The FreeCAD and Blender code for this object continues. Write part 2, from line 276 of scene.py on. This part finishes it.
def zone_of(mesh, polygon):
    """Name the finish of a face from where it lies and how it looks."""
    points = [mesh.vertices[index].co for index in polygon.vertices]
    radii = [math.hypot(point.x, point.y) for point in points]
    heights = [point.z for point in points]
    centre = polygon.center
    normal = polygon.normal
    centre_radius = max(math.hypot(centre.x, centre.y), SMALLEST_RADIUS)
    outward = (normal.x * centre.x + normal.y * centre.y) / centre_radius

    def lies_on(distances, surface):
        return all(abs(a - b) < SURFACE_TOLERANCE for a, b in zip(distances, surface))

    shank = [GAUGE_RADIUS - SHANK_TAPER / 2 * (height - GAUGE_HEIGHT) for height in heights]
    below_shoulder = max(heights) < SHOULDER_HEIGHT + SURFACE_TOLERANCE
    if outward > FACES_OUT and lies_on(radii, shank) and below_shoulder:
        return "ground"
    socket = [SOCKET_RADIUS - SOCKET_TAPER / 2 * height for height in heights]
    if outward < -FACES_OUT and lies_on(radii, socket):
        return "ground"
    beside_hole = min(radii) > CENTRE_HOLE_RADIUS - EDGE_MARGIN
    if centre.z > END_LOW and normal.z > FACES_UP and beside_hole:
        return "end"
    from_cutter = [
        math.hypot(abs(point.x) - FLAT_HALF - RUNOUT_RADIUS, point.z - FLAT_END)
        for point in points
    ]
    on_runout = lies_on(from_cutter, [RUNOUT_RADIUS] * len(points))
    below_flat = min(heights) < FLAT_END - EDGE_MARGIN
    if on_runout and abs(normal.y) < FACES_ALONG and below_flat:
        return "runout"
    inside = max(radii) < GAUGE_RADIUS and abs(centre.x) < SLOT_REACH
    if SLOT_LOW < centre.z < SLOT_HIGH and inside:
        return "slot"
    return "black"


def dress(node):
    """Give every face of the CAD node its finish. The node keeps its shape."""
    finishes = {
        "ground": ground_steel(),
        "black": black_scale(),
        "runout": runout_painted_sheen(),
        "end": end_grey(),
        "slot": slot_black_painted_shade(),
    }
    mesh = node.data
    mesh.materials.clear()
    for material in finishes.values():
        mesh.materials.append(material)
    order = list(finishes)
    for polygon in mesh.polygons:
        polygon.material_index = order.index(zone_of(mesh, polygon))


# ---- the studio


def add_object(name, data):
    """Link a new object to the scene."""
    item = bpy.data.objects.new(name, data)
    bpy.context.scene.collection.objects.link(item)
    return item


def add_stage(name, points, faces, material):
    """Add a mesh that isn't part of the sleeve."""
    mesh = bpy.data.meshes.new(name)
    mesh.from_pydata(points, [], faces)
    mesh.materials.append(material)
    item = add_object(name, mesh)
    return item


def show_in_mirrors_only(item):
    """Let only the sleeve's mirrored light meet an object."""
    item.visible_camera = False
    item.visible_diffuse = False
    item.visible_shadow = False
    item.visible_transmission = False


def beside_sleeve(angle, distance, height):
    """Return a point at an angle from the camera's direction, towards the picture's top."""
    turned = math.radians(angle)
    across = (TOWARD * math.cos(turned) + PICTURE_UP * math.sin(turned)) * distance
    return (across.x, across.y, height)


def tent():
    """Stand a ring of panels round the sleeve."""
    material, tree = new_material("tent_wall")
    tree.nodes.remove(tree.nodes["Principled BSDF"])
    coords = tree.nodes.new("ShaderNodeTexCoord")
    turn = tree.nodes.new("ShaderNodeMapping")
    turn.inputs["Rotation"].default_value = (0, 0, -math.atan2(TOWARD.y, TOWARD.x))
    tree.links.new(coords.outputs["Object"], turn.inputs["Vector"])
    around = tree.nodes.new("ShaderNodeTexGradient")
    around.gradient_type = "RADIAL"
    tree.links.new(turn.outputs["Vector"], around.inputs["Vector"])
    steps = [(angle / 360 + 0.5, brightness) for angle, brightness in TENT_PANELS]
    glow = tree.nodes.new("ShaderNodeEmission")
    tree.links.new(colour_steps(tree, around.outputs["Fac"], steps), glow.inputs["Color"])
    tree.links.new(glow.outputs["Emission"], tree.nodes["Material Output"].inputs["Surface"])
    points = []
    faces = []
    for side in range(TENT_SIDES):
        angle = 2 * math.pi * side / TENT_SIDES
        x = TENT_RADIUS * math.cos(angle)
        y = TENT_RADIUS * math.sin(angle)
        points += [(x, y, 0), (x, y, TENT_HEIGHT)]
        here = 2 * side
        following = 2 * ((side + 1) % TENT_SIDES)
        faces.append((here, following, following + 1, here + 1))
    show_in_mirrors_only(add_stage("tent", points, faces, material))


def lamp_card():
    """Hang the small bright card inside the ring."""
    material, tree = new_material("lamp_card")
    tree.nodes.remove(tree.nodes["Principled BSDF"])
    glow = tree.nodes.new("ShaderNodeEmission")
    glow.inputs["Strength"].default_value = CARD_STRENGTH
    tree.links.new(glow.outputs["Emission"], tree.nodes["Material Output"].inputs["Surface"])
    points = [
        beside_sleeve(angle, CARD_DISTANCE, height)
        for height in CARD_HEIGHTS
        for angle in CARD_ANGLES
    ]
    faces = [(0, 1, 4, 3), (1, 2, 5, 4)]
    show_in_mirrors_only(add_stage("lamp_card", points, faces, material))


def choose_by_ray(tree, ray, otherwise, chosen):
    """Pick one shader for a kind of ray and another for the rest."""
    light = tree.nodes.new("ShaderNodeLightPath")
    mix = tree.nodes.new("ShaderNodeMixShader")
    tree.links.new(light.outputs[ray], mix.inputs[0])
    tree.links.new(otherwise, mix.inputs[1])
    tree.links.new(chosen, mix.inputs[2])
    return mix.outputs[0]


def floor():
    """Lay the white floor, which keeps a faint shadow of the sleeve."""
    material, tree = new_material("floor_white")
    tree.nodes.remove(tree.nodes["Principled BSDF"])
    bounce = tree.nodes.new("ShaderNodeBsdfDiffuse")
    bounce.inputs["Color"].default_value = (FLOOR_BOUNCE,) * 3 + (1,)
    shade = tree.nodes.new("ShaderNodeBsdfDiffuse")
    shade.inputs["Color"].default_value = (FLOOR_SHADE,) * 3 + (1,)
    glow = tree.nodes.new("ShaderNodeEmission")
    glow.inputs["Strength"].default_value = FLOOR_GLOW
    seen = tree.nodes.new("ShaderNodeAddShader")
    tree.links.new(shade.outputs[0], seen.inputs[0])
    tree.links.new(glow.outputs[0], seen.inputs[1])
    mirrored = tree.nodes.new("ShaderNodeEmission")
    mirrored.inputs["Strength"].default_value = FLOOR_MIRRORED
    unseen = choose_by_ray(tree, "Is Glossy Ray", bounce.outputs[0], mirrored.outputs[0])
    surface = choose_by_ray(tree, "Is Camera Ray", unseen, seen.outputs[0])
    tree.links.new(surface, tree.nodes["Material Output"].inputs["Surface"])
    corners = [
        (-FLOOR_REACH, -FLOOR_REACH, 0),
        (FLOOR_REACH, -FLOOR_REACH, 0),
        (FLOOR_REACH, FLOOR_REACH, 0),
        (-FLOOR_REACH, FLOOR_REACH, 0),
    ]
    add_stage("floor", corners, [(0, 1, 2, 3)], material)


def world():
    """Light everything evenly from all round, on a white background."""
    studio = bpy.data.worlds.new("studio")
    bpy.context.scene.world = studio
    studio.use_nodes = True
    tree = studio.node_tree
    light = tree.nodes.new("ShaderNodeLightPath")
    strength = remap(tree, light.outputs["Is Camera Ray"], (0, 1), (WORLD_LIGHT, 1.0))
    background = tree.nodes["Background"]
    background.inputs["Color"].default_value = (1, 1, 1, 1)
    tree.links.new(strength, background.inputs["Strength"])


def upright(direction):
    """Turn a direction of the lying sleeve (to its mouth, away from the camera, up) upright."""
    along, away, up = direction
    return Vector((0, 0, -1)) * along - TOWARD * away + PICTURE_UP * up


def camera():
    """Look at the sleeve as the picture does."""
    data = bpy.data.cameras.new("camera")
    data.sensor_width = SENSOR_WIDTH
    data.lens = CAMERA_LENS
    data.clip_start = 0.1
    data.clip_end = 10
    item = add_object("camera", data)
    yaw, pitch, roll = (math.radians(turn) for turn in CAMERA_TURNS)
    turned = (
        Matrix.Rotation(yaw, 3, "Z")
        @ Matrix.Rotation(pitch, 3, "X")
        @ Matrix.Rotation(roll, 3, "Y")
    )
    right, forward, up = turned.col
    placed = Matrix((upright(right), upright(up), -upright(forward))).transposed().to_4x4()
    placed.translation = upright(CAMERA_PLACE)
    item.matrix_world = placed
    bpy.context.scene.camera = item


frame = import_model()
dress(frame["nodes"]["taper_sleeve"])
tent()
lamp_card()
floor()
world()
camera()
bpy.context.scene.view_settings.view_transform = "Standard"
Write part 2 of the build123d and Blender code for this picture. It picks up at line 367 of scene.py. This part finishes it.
□ □ □
» **Short exercise**: Search the data above for lines holding "part" and copy each of them.

» **Exercise output**:
The FreeCAD and Blender code for this object continues. Write part 2, from line 276 of scene.py on. This part finishes it.
    """Add a mesh that isn't part of the sleeve."""
Write part 2 of the build123d and Blender code for this picture. It picks up at line 367 of scene.py. This part finishes it.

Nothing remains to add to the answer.